Typically, the appraisal remedy arises as a result of a merger approved by the majority of the shareholders that forces the dissenting minority to sell their shares along with everybody else at the same price. Dissenting shareholders do not believe the price is fair and would not agree to sell their shares at that price absent statutory compulsion, and therefore the purpose of the statutory remedy is to require the corporation to pay the minority shareholders the difference between the agreed value and the fair value found through an appraisal. In this context, the corporation is being sold (or merged) as a whole. All the shareholders are receiving their percentage interest in the sales proceeds, without any discount or premium applied to their individual interests. The chief danger is that the sale may not be at arm's length, and so the court pays the dissenting shareholders what they would have received in a hypothetical sale conducted at arm's length for a fair price. This hypothetical situation necessarily precludes any application of a minority discount because the dissenting shareholders are not selling their minority interests separately but as part of the sale of the entire company.
This issue of discounts was addressed in detail in the court of appeals opinion in Ritchie v. Rupe. The conclusion was that "enterprise value" (no discounts) would ordinarily be the measure in a buy-out remedy in a shareholder oppression case, unless equitable factors required that the "fair market value" (with discounts) be used, as they did in Ritchie because the specific oppressive conduct was to prevent the plaintiff from selling her stock to a third party in which she would have realized only fair market value.
Shareholder Oppression Damages Remedy
Breach of Fiduciary Duty
In Redmon v. Griffith, the court overturned a summary judgment on a breach of fiduciary duties claim based solely on the allegations and summary judgment evidence offered in support of the shareholder oppression claim. The court's reasoning was based on the assumption that a fiduciary relationship exists between a majority and minority shareholder of a closely-held corporation, where the majority shareholder exercises sufficient control over the corporation. The practical implication of the court's holding in Redmon is that a tort/damages remedy may available for oppressive conduct. Under Texas law breach of fiduciary duties is a tort.
A plaintiff may be awarded actual damages for breach of fiduciary duty. In addition to out of pocket damages, a plaintiff may recover lost profits for a breach of fiduciary duty if proven with reasonable certainty. Further, the trial court has discretion to apply an appropriate equitable remedy which may result in a monetary award. For instance, constructive trust and disgorgement are equitable remedies by which the wrongdoer is divested of ill gotten gains. Thus, a fiduciary must account for, and yield to the beneficiary, any profit he makes as a result of his breach of fiduciary duty.
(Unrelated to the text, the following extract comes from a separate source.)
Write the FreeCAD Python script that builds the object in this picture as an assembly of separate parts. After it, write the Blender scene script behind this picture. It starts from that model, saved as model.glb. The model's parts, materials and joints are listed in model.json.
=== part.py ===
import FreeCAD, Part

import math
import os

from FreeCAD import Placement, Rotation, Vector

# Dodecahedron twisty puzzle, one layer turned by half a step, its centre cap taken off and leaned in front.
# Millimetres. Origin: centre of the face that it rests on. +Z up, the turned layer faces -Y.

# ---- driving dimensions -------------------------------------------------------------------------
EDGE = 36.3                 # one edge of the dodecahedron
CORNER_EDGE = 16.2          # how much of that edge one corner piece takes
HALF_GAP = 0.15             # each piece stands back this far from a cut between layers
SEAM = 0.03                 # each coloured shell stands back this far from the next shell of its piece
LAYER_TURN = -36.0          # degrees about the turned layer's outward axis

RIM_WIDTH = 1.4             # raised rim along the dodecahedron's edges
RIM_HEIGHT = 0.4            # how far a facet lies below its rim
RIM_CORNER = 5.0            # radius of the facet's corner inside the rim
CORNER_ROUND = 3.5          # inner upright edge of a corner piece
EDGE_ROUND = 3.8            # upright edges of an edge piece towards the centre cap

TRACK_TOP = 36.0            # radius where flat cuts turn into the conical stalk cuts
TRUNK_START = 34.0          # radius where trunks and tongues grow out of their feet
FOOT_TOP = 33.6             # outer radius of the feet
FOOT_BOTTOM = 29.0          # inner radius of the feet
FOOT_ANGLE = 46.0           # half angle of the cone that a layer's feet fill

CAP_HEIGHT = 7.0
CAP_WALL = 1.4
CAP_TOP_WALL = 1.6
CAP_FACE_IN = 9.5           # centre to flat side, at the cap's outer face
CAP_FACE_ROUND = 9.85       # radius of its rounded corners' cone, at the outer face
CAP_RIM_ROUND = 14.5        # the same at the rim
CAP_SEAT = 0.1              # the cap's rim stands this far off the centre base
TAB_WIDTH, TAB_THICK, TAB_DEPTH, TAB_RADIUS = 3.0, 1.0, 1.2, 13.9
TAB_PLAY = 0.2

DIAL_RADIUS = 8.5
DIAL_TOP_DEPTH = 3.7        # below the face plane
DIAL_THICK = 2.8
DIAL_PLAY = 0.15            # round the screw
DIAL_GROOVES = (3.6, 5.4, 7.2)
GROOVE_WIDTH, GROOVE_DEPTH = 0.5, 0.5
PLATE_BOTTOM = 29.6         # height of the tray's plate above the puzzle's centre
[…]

Based on the holding in Redmon, a plaintiff could conceivably argue that he is entitled to actual damages for certain misconduct, such as excessive compensation, that could otherwise be pursued only as a derivative claim on behalf of the corporation—although a court paying attention to the duties involved might very well hold that the violation of duties owed solely to the corporation cannot be a proximate cause of actual damages to an individual shareholder. The Redmon holding would also clearly entitle a shareholder to punitive damages. In Davis v. Sheerin, the court held that informal dividends to appellants by making contributions to profit sharing plan and waste of corporate funds for legal fees were breaches of fiduciary duties that could be remedied by damages and injunction.
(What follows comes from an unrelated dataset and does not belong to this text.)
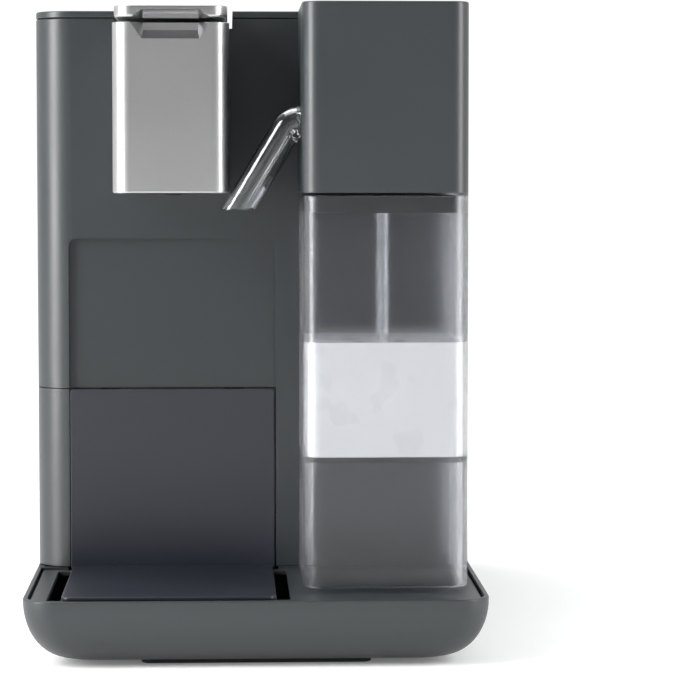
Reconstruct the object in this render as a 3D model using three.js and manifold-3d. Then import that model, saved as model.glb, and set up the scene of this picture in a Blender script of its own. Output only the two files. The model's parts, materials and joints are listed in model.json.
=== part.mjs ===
// Pod coffee machine with a milk unit, in millimetres.
// +X is the machine's right seen from the front, +Y its back, +Z up.
// The origin is the centre of the footprint, on the table top.

import * as THREE from "three";
import { mergeVertices } from "three/addons/utils/BufferGeometryUtils.js";
import Module from "manifold-3d";

const wasm = await Module();
wasm.setup();

// ---- clearances ----
const fit = 0.3; // between pieces that rest on or in each other
const run = 0.5; // between pieces that slide or turn past each other
const through = 1; // how far a cutter runs past the face it cuts

// ---- overall ----
const width = 213;
const depth = 380;
const height = 303.5;
const footHeight = 2.2;
const rimHeight = 31.8; // top of the boat-shaped base
const footprintRadius = 15;
const sweepIn = 21; // how far the base's underside pulls in
const sweepUp = 28.6; // how high that curve reaches
const trayReach = 116; // tray in front of the body's face
const baseWall = 3.5;
const baseWeb = 4; // cross wall of the base in front of the water tank
const webSetback = 1;
const underMargin = 3;
const footRadius = 9;
const footEdge = 1;
const footMidY = 22; // middle feet behind the body's face
const hoseWayLeft = -22;
const hoseWayRight = 2;
const hoseWayLow = 8;
const hoseWayHigh = 24;

// ---- housing ----
const wall = 3;
const frontWall = 6;
const rearWall = 5;
const bodyRadius = 18;
const coverThickness = 3.2;
const columnWidth = 63; // rear column that carries the mains inlet
const tankBay = 76; // depth of the water tank's bay behind the housing
const columnRadius = 4;
const rearRadius = 8; // the two rear corners of the whole footprint
const panelWidth = 46;
const panelBottom = 54;
const panelTop = 286;
const panelLedge = 7; // ledge that the rear panel screws to
const panelThickness = 1.2;

// ---- brew side ----
const brewX = -39; // centre of the brew head, the lever and the pod path
const headWidth = 54.4;
const headReach = 71;
const headBottom = 215.5;
const headRadius = 8.5;
const headWall = 2;
const channelWidth = 57.5;
const channelDepth = 8.5;
const channelBridge = 10; // cover left standing behind the channel
const leverWidth = 52.6;
const leverThickness = 5.5;
const leverGap = 2.1;
const leverReachBack = 134; // pivot behind the body's face
const leverBarrel = 2.4;
const leverPinRadius = 1;
const scoopTop = 37.6;
const scoopBottom = 27;
const scoopHead = 7.7; // scoop height in the brew head
const scoopLever = 4; // scoop height in the lever
const scoopDepth = 9;

// ---- pod path ----
const podWell = 34;
const chamberWidth = 46;
const chamberDepth = 56;
const chamberHeight = 62;
const chamberFront = 2; // behind the front wall
const pocketDepth = 18;
const platePlay = 8; // travel of the piercing plate
const plateThickness = 4;
const pinLength = 4;
const chuteWall = 1.5;
const chuteLift = 13; // chute's lower edge above the bin

// ---- drawer ----
const seamHeight = 120; // top edge of the drawer front
const wrapDepth = 34; // how far the drawer front wraps round the corner
const trayWall = 2;
const trayGroove = 0.7;
const plateTop = 30.8;
const plateThick = 2.5;
const trayLedge = 2;
const drawerWidth = 88;
const drawerDepth = 134;
const drawerFloor = 3;
const binWall = 1.5;
const binHeight = 97;
const slotWidth = 6.3;
const slotLength = 98;
const slotFront = 11; // from the tray's front rim
const slotGap = 2.6; // from the cup stand's edge to a slot's centre
const drainCount = 5;
const drainPitch = 15;
const drainWidth = 4;
const drainFront = 30;
const drainBack = 90;
const barWidth = 106; // rubber bar under the tray
const barDepth = 10;
const barFront = 22;
const barRadius = 4.9;
const lipWidth = 1.7; // drawer frame's side lips
const lipDrop = 3;
const drawerBottom = 12;
const apronInset = 4;
const binFront = 1.5;
const binBack = 2;
const binRadius = 5;

// ---- cup stand ----
const standX = -40; // centre of the cup stand and its track
const standWidth = 99.6;
const standBack = 2.3;
const standPlate = 1.5;
const standReach = 107;
const standTravel = 66;
const trackDepth = 2.6;
const trackTop = 193.1;
const trackRadius = 3.9;
const notchPlay = 2; // room beside the stand in the base
const shelfInset = 0.9;
const shelfRadius = 4;
const guideWidth = 9.4;
const guideHeight = 17.5;
const guideSpread = 60;
const guideLift = 1.5; // guides' lower ends above the base's rim
const guidePlay = 0.1;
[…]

In Redmon v. Griffith, the court suggests that a plaintiff could pursue a breach of contract claim for wrongful termination of at-will employment arising out of oppressive conduct; however, such a claim could be made only against the corporation, not against the controlling shareholder. "Where a corporation enters into a contract, the officer's signature on the contract, with or without a designation as to his representative capacity, does not render him personally liable under the contract."
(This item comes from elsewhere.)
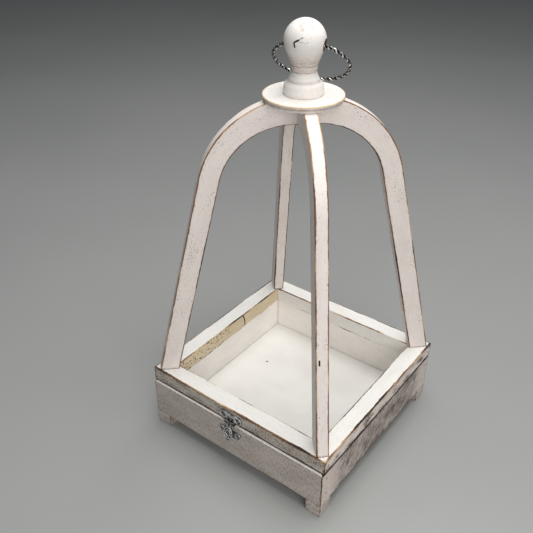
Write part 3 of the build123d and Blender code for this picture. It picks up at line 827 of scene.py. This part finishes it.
tray_row = dict(body="tray", slot="rough_painted_board", material=board_paint)
wall_width = FRONT_WALL_HIGH.y - FRONT_WALL_LOW.y
tray_high = Vector((FRONT_WALL_HIGH.x, box_mm("back_wall")[1].y, SEAM))
# The outer top arris is rubbed to near-black wood, also painted shadow of the seam's gap.
tray_arrises = dict(roundness=(0.5, 0.4, 0.4, 1.0), rubbing=(0.2, 0.0, 0.0, 2.7),
                    tans=(0.3, 0.4, 0.5, -0.6))
front_arrises = ((0.5, 0.4, 0.4, 0.35), (0.2, 0.0, 0.0, -2.0))
mitred_frame(FRONT_WALL_LOW, tray_high, wall_width, lambda side: f"{side}_wall", 1,
             special={"front": front_arrises}, **tray_arrises, **tray_row)
for corner in ("front_left", "front_right", "back_left", "back_right"):
    foot(f"{corner}_foot", **tray_row)

lid_row = dict(body="lid", slot="painted_rail", material=rail_paint)
rail_width = FRONT_RAIL_HIGH.y - FRONT_RAIL_LOW.y
lid_low = Vector((FRONT_RAIL_LOW.x, FRONT_RAIL_LOW.y, SEAM))
lid_high = Vector((FRONT_RAIL_HIGH.x, LID_BACK, LID_TOP))
# The outer bottom arris is rubbed to near-black wood, also painted shadow of the seam's gap.
lid_arrises = dict(roundness=(1.2, 0.4, 0.6, 0.75), rubbing=(2.7, 0.0, 0.55, 1.0),
                   tans=(-0.6, 0.3, 0.45, 0.22))
mitred_frame(lid_low, lid_high, rail_width, lambda side: f"lid_{side}_rail", 11,
             special={}, bare_side="left", **lid_arrises, **lid_row)

leg_row = dict(body="lid", slot="painted_leg", material=leg_paint)
leg_turns = (("front_left", 225), ("front_right", 315), ("back_left", 135), ("back_right", 45))
for seed, (corner, turn) in enumerate(leg_turns):
    leg(f"{corner}_leg", math.radians(turn), seed + 3, **leg_row)


# The cap and the finial

turning_row = dict(body="lid", slot="painted_turning", material=turning_paint)


def ply(node, ragged, rounding, rubbing):
    """One round ply of the cap, whose top rim is worn. Dirt darkens the joint between the plies."""
    low, high = box_mm(node)
    radius = (high.x - low.x) / 2
    top, bottom = high.z, low.z
    profile = [(0, bottom), (radius * 0.5, bottom), (radius - 3, bottom), (radius - 1.2, bottom)]
    profile += arc(radius - rounding, bottom + rounding, rounding, -90, 0, 4)
    profile += arc(radius - rounding, top - rounding, rounding, 0, 90, 4)
    profile += [(radius - 1.6, top), (radius - 3, top), (radius * 0.75, top), (radius * 0.5, top), (0, top)]

    def grime_and_shade_of(r, z):
        if r > radius - 1.5 and abs(z - CAP_JOINT) < 0.7:
            return 0.9
        return 0.12 if r < radius * 0.51 and z > bottom else 0.0

    return flatten_shading(turned(
        f"{node}_ply", profile, 200,
        lambda r, z: math.hypot(radius - 0.2 - r, top - 0.2 - z) if z > (top + bottom) / 2 else 2.0,
        lambda r, z: ragged if r > radius - 1.5 else 0.0,
        grime_and_shade_of, rubbing, replaced=[node], **turning_row))


ply("lower_cap_disc", ragged=1.9, rounding=0.7, rubbing=-3.0)
ply("upper_cap_disc", ragged=0.15, rounding=0.6, rubbing=0.45)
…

In Willis v. Bydalek, the trial court awarded the plaintiff substantial punitive damages ($180,000.00) solely based on a judgment of shareholder oppression with a forced buy-out (for $612.50). The court of appeals did not address the punitive damages issue because it reversed the holding of oppression. In Davis v. Sheerin, the trial court did not award punitive damages on the oppression claim. In Patton v. Nicholas, as a remedy for malicious suppression of dividends, the Texas Supreme Court ordered the trial court to issue a mandatory injunction requiring the controlling shareholder and the corporation to immediately declare and pay a reasonable dividend in the amount to be determined by the trial court, and further to continue paying reasonable dividends in the future, with the trial court retaining jurisdiction for a period not to exceed five years to enforce the good faith compliance with the order. The Court further provided that if the order was not complied with in good faith, then the trial court, in addition to its contempt powers, was instructed to liquidate the corporation. "We regard this latter provision as fair and even necessary, considering the malicious character of the misconduct heretofore involved and the consequent possibility of its repetition." The court reversed the awards of actual and punitive damages, holding that the award of actual damages would represent a double recovery, and holding that no punitive damages could be awarded in the absence of actual damages. Implicitly, the court held that punitive
damages could not be awarded on the basis of the considerable monetary recovery that would result from the equitable relief granted. However, in International Bankers Life Ins. Co. v. Holloway, the Texas Supreme Court indicated that a form of punitive damages could be included in a court's equitable remedy, noting that "there should be a deterrent to conduct which equity condemns and for which it will grant relief. The limits beyond which equity should not go in its exactions are discoverable in the facts of each case which give rise to equitable relief."